В пику Липскому с новой ценой выступил Мордовкин, но его без промедления перебил Бабаян. «Нам, олигархам, убить олигарха — в радость», — заключил Сташевский.
Петушок-ведущий дразнил, провоцировал соперников на продолжение, битва за Айвазовского разгоралась, публика ахала от сладострастного удовольствия. Деньги-кровь поочередно лились из ран Бабаяна, Мордовкина и Липского до тех пор, пока чудище Арен, обнажив оружие, не налетел, точно из засады, на эту святую троицу, не смял, не растоптал их в прах своей смертоносной палицей-ценой. Богатство, столкнувшись с намного превосходящим его Богатством, превратилось в недомерка, завистливого и жалкого.
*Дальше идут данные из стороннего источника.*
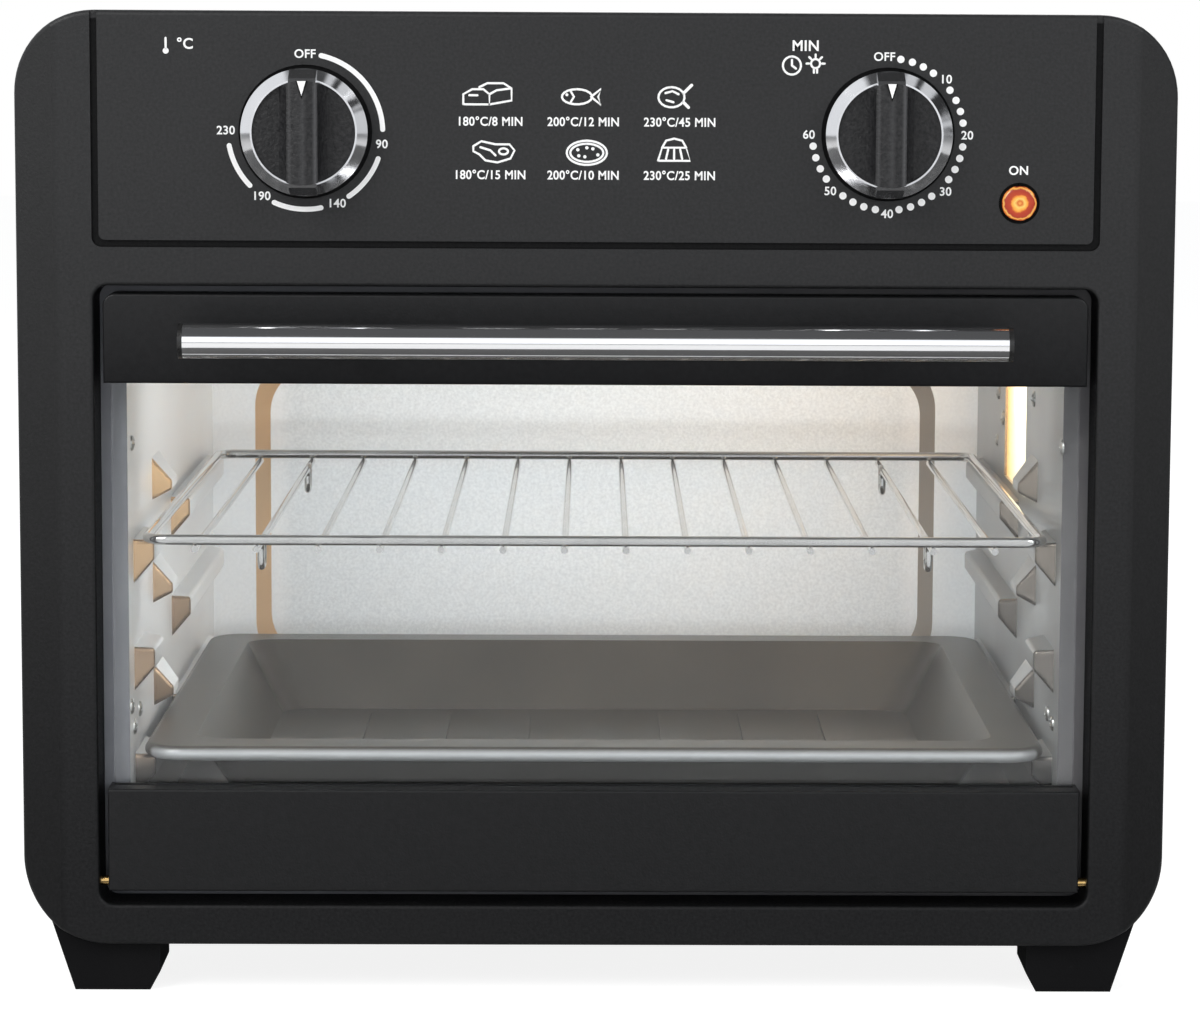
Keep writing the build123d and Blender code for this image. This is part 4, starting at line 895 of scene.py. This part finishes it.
# Side, then depth behind the frame's face, height and head radius in millimetres.
screws = (
    (1, 241, 187.7, 2.6), (1, 222, 179.6, 3.1), (1, 244.6, 168.5, 2.6), (1, 110.6, 197.6, 3.1),
    (1, 17.9, 189.6, 2.8), (1, 49.7, 90.8, 2.9), (1, 33.6, 90, 2.7),
    (-1, 30.3, 188.4, 2.8), (-1, 22.4, 97, 2.8), (-1, 31, 88.4, 2.8), (-1, 47, 92, 2.9),
)


def screw_head(side, middle, radius, height):
    """Dome over polar rings: height * sqrt(1 - (r/R)^2), less a cross-shaped recess inside 0.62 R."""
    rings, turns, askew = 14, 48, 0.4
    arm_half, recess_reach, recess_depth, sunk_rim = 0.17, 0.62, 0.55, 0.0002
    share = np.linspace(0, 1, rings)[:, None]
    angle = np.linspace(0, 2 * np.pi, turns, endpoint=False)[None, :] + askew
    across, up = share * np.cos(angle), share * np.sin(angle)
    rise = height * np.sqrt(np.clip(1 - share**2, 0, 1)) + 0 * angle
    one_arm = abs(across * np.cos(askew) + up * np.sin(askew))
    other_arm = abs(up * np.cos(askew) - across * np.sin(askew))
    cut = (np.minimum(one_arm, other_arm) < arm_half) & (share < recess_reach)
    rise = rise - recess_depth * height * cut
    rise[-1] = -sunk_rim
    return np.stack([middle[0] - side * rise, middle[1] + radius * across, middle[2] + radius * up], 2)


vertices, faces = [], []
for side, deep, up, radius in screws:
    middle = (side * wall_face, face_y + deep / 1000, up / 1000)
    points = screw_head(side, middle, radius / 1000, head_height)
    start = len(vertices)
    rings, turns = points.shape[:2]
    vertices += points.reshape(-1, 3).tolist()
    for ring in range(rings - 1):
        inner, outer = start + ring * turns, start + (ring + 1) * turns
        for here in range(turns):
            after = (here + 1) % turns
            face = [inner + here, outer + here, outer + after, inner + after]
            faces.append(face if side < 0 else face[::-1])
screw_mesh = bpy.data.meshes.new("wall_screws")
screw_mesh.from_pydata(vertices, [], faces)
screw_mesh.materials.append(zinc)
wall_screws = bpy.data.objects.new("wall_screws", screw_mesh)
bpy.context.scene.collection.objects.link(wall_screws)
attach(wall_screws, "cabinet")
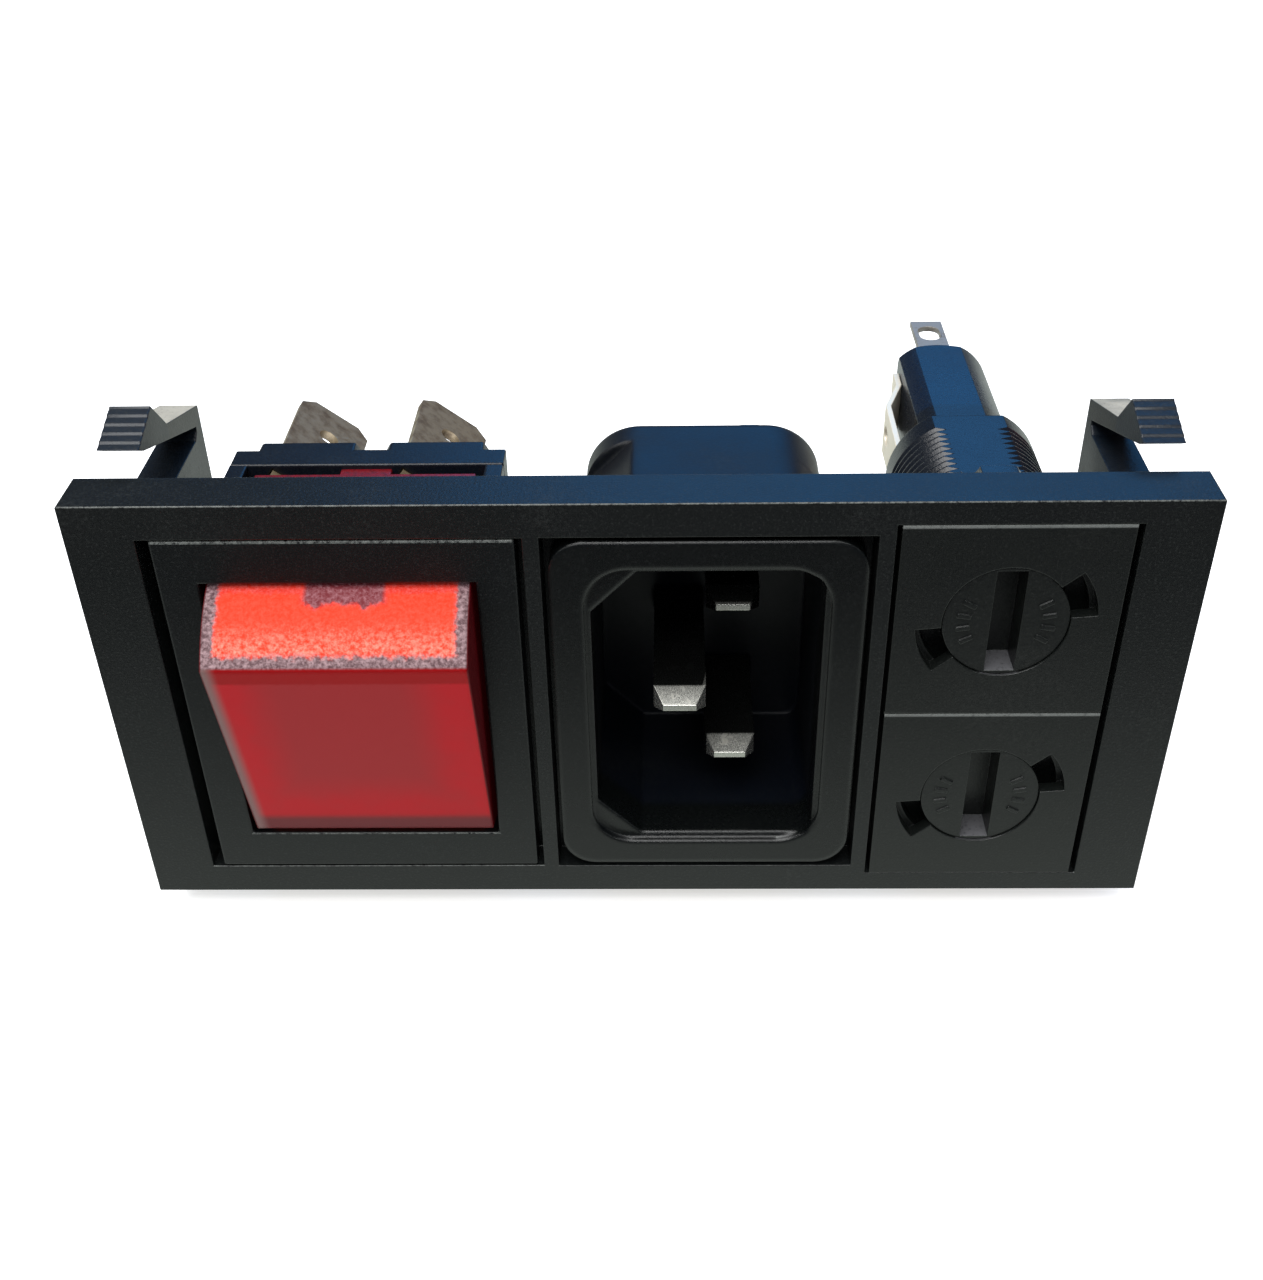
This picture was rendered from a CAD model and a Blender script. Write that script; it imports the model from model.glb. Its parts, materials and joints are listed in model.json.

Самодовольство разливалось по столь же умной, сколь несимпатичной физиономии Арена. Взгляд Сташевского, оттолкнувшись от его безобразия, снова полетел было к Айвазовскому, но достигнуть великого полотна ему уже было не дано. Ибо в полете с ним случилось событие чрезвычайное и почти медицинское: взгляд зацепился за совершенно неожиданное препятствие и влип в него, словно палец в свежий скотч.
Твою мать! Знай Александр за пять, за три, хотя бы за минуту заранее, что с ним такое произойдет, поднялся бы тихо-незаметно с места, затерся, затерялся бы в шуме торгов и публике и на полусогнутых вынес бы себя с поля боя. Но никому не дано знать будущее, отсутствие такого приспособления в человеке — возможно, самый большой недостаток его устройства. По воле случая или чьей-то лукавой каверзы глаза его споткнулись и застряли на охраннике, на том самом «секьюрити», что располагался справа от картины.
Не потому, что охранник был так уж грозен, а потому, что Сташевскому показалось, что он его узнал. Он еще не был уверен, что не ошибся, но даже этого «показалось» стало достаточно, чтобы, выражаясь деликатно, вспотеть.
Он?!
Не может этого быть.
Он, здесь? Откуда? Спустя столько лет? Даже предположить такое невозможно. «Бред! Галлюцинация!» — хотелось закричать Сташевскому, а все же почему-то не закричал, спохватился, что крик получится не слишком умным.
«Он, — как приговор объявил себе Александр. — Не обманывай себя, ты сразу понял: это он».